(Entries with model source code)
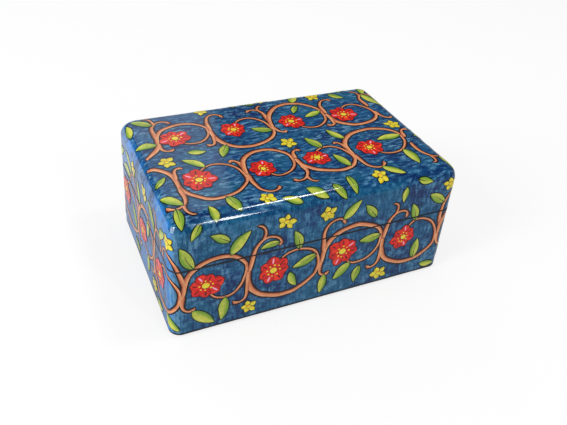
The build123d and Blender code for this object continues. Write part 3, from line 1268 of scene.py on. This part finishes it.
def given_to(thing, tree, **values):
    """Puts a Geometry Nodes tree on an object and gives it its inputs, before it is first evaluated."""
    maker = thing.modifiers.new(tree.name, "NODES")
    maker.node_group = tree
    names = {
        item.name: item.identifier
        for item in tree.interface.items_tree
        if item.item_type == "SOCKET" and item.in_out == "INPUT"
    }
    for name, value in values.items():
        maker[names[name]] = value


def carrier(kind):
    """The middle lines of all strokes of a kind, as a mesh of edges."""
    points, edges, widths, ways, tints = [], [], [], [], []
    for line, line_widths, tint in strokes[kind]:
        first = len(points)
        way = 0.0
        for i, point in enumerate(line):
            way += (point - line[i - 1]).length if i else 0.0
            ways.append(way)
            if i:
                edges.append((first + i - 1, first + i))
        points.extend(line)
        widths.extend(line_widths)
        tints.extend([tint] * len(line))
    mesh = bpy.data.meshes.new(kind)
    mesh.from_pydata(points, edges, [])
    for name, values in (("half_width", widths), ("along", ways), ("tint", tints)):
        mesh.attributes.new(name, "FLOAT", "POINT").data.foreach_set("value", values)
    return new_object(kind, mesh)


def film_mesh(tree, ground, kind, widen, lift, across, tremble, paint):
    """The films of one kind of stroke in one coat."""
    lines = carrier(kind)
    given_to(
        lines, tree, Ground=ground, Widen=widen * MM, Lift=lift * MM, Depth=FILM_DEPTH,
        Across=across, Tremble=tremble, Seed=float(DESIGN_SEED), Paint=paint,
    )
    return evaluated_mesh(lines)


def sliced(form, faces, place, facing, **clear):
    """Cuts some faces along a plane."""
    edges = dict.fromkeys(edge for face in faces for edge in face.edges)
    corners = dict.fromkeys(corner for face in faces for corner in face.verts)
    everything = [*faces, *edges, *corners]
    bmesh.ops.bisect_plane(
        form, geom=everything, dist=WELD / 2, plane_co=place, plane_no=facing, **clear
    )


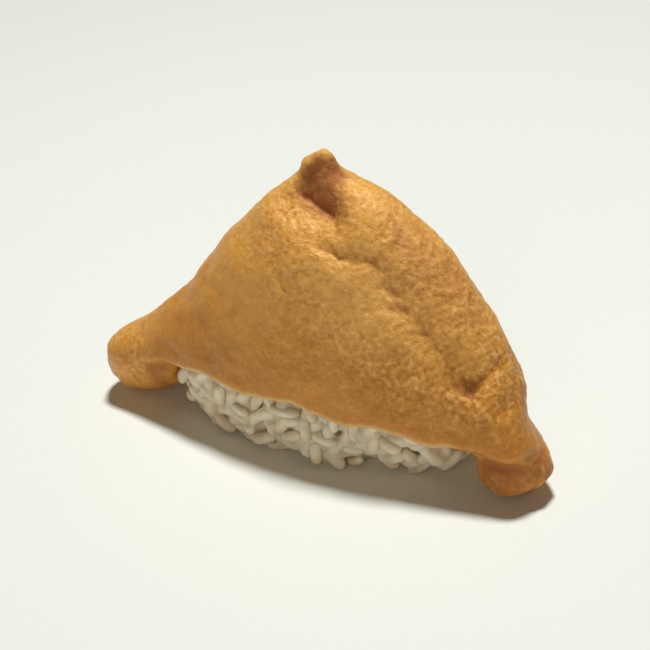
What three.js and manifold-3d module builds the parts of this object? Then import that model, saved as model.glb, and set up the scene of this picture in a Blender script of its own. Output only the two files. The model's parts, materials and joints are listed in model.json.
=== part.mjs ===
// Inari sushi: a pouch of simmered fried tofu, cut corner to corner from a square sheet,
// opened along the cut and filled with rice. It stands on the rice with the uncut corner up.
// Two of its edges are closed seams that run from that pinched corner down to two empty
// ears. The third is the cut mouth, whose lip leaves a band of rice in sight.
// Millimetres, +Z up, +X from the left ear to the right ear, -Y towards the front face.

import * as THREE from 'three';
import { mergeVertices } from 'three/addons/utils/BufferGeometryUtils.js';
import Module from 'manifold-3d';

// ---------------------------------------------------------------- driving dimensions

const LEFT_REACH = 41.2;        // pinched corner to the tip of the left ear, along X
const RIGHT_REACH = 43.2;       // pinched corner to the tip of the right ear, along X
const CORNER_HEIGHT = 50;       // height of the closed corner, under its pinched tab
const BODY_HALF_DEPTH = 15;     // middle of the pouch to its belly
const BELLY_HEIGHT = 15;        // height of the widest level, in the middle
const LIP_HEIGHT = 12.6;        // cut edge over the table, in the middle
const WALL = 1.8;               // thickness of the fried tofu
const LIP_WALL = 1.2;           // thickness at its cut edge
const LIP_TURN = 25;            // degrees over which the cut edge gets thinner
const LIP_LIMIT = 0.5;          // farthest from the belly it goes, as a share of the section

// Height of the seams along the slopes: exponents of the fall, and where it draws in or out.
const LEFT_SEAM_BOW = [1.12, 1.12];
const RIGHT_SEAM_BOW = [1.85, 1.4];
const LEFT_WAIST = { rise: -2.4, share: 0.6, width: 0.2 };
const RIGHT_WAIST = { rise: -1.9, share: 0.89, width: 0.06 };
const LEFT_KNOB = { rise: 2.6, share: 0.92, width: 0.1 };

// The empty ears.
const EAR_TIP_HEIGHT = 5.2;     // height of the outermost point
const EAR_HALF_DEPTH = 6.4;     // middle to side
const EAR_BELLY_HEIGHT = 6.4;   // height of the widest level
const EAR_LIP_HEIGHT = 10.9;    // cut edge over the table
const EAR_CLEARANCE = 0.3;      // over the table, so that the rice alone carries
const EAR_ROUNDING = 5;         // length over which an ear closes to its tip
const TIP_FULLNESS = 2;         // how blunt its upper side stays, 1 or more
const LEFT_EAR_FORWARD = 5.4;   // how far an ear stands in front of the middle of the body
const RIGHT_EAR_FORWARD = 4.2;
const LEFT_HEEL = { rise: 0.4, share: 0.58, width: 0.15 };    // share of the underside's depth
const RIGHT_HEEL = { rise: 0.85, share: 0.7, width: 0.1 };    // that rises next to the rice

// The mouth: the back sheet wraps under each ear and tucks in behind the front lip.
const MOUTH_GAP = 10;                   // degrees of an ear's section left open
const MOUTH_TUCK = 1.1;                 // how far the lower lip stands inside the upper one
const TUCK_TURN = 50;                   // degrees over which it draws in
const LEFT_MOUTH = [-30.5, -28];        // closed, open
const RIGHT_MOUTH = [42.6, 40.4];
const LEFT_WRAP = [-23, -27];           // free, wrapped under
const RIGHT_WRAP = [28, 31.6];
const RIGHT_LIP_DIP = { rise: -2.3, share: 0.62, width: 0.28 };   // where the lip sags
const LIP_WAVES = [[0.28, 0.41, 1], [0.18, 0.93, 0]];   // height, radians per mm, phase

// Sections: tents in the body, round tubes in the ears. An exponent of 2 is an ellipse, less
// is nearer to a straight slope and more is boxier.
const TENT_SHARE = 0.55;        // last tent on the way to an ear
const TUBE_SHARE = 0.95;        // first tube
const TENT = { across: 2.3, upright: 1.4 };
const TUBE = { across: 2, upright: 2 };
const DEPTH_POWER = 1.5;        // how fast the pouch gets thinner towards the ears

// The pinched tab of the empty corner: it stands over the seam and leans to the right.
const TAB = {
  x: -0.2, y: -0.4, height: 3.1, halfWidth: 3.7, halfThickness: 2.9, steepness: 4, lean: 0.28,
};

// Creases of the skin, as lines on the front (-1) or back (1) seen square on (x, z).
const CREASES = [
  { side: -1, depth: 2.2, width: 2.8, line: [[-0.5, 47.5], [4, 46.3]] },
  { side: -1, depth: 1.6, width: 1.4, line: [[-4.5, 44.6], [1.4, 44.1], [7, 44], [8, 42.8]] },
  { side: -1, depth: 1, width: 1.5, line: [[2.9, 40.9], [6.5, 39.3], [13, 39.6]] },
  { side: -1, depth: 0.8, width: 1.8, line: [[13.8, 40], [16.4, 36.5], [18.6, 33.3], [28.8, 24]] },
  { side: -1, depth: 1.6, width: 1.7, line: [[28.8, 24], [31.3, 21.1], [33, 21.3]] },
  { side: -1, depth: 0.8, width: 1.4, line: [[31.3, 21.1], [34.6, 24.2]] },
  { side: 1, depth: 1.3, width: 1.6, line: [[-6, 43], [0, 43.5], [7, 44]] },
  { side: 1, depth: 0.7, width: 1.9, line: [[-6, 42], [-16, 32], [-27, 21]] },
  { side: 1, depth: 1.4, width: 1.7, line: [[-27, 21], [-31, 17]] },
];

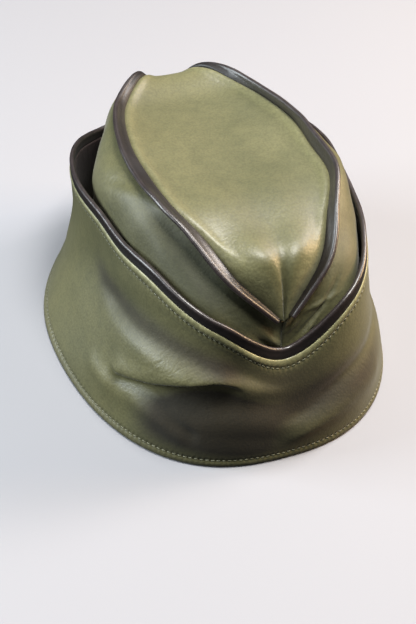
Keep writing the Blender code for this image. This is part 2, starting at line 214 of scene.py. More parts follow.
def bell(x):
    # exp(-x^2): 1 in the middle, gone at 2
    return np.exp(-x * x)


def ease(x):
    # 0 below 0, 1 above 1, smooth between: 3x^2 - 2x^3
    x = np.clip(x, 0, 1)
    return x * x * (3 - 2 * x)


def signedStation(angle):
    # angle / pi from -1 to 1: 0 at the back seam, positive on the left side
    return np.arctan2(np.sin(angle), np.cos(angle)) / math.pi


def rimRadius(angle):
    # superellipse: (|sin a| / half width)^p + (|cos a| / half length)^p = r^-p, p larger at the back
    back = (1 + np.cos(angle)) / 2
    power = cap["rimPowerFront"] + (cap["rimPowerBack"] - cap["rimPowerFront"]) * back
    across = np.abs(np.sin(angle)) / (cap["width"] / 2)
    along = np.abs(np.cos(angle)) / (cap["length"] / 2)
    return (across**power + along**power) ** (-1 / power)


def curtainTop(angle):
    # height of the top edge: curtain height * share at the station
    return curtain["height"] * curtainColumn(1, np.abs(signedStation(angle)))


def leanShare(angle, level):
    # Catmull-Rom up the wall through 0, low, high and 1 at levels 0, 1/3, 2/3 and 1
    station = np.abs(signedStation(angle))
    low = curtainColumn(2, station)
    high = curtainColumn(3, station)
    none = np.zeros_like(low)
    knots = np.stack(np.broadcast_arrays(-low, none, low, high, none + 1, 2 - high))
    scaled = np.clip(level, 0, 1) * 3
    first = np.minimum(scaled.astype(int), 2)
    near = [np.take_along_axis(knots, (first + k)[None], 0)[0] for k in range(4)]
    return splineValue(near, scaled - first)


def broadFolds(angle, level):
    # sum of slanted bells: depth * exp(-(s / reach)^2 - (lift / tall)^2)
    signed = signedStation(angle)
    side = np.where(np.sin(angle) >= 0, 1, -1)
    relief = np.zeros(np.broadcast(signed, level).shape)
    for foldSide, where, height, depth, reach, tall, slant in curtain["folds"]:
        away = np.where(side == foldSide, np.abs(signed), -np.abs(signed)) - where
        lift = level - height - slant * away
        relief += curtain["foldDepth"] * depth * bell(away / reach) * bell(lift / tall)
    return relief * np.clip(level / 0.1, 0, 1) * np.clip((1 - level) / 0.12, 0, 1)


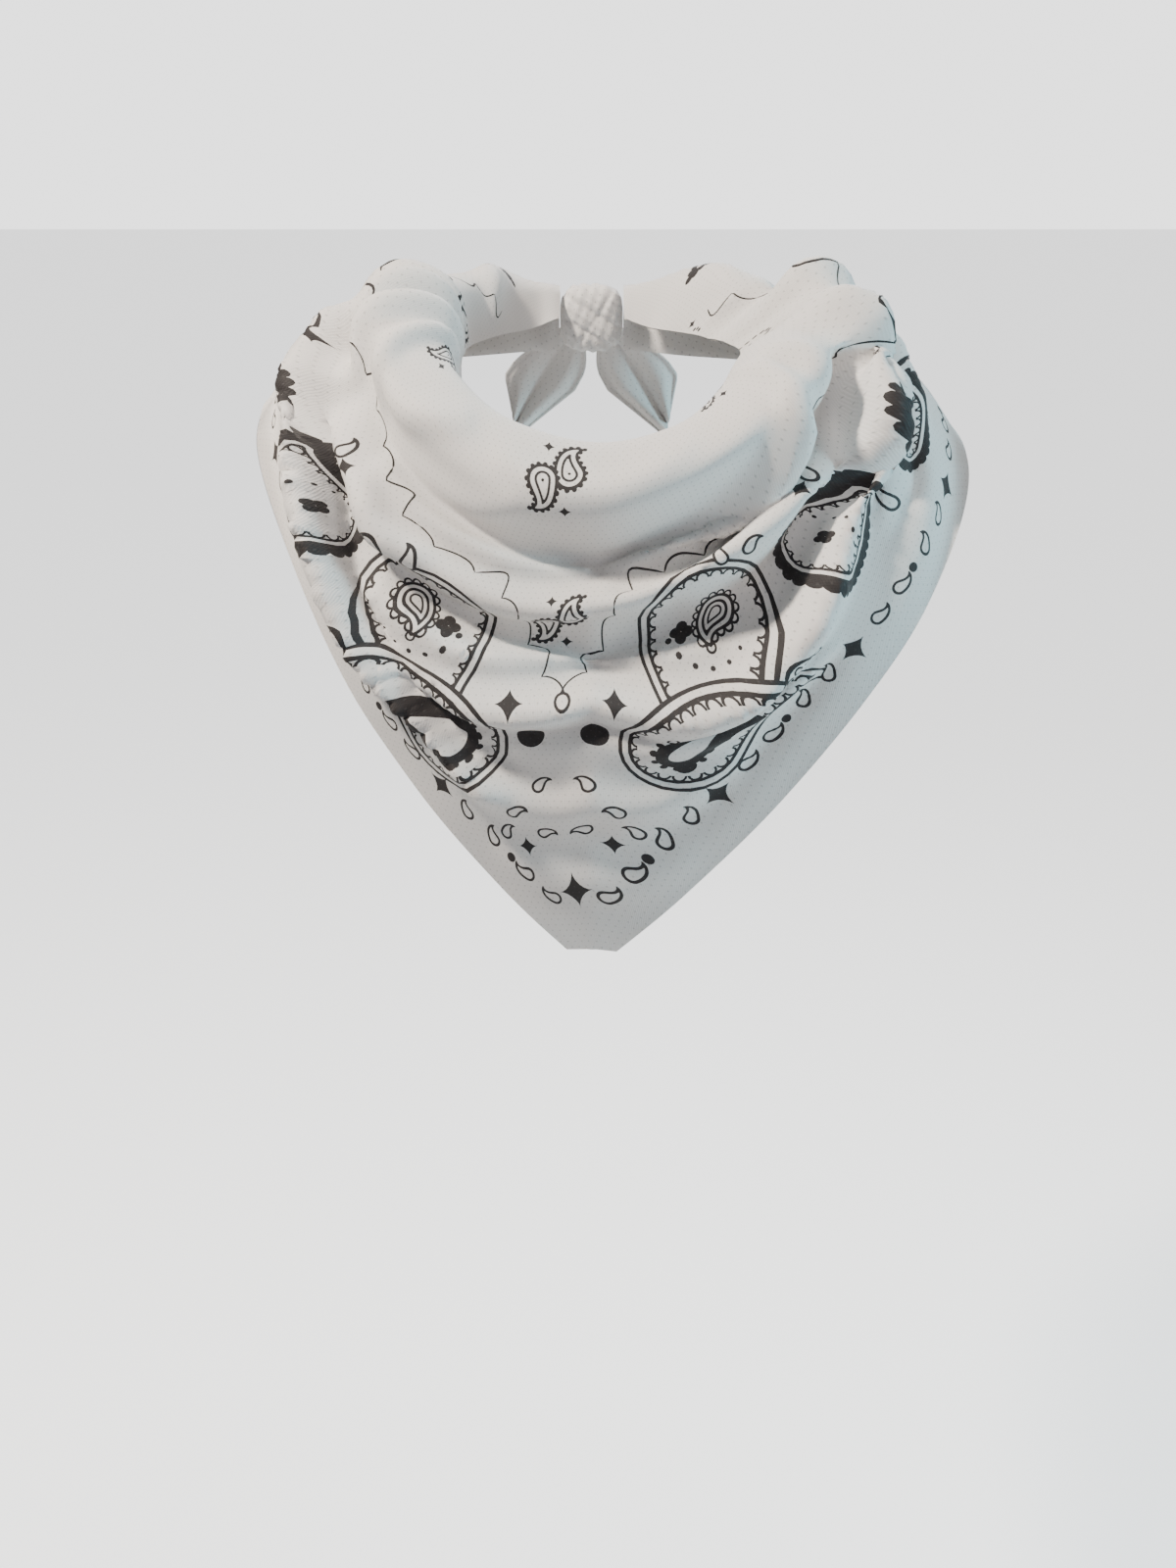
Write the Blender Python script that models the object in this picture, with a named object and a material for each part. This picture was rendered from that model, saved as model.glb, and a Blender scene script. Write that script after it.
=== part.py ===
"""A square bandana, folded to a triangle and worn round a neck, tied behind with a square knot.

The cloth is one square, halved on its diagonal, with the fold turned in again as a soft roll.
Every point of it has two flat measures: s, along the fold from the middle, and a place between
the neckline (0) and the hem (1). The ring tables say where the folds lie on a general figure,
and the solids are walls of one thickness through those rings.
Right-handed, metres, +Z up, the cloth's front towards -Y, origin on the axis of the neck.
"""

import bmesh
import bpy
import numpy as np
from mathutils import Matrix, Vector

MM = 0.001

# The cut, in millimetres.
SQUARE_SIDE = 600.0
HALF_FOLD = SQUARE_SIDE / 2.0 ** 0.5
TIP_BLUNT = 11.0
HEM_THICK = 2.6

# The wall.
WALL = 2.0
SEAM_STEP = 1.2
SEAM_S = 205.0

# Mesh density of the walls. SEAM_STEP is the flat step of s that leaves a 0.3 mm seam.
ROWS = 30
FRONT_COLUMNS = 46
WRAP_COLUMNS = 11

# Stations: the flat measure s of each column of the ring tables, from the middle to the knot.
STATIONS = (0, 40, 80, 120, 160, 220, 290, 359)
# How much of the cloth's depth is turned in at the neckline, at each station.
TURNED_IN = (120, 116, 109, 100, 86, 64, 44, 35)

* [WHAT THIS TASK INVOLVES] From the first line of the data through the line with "maker[names[name]] = value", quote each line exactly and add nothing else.

* [SOLUTION BELOW]
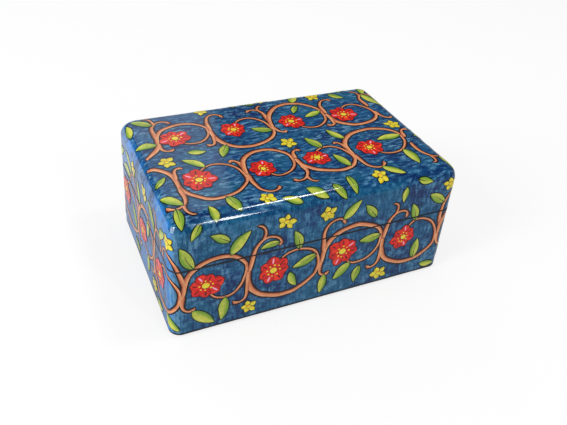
The build123d and Blender code for this object continues. Write part 3, from line 1268 of scene.py on. This part finishes it.
def given_to(thing, tree, **values):
    """Puts a Geometry Nodes tree on an object and gives it its inputs, before it is first evaluated."""
    maker = thing.modifiers.new(tree.name, "NODES")
    maker.node_group = tree
    names = {
        item.name: item.identifier
        for item in tree.interface.items_tree
        if item.item_type == "SOCKET" and item.in_out == "INPUT"
    }
    for name, value in values.items():
        maker[names[name]] = value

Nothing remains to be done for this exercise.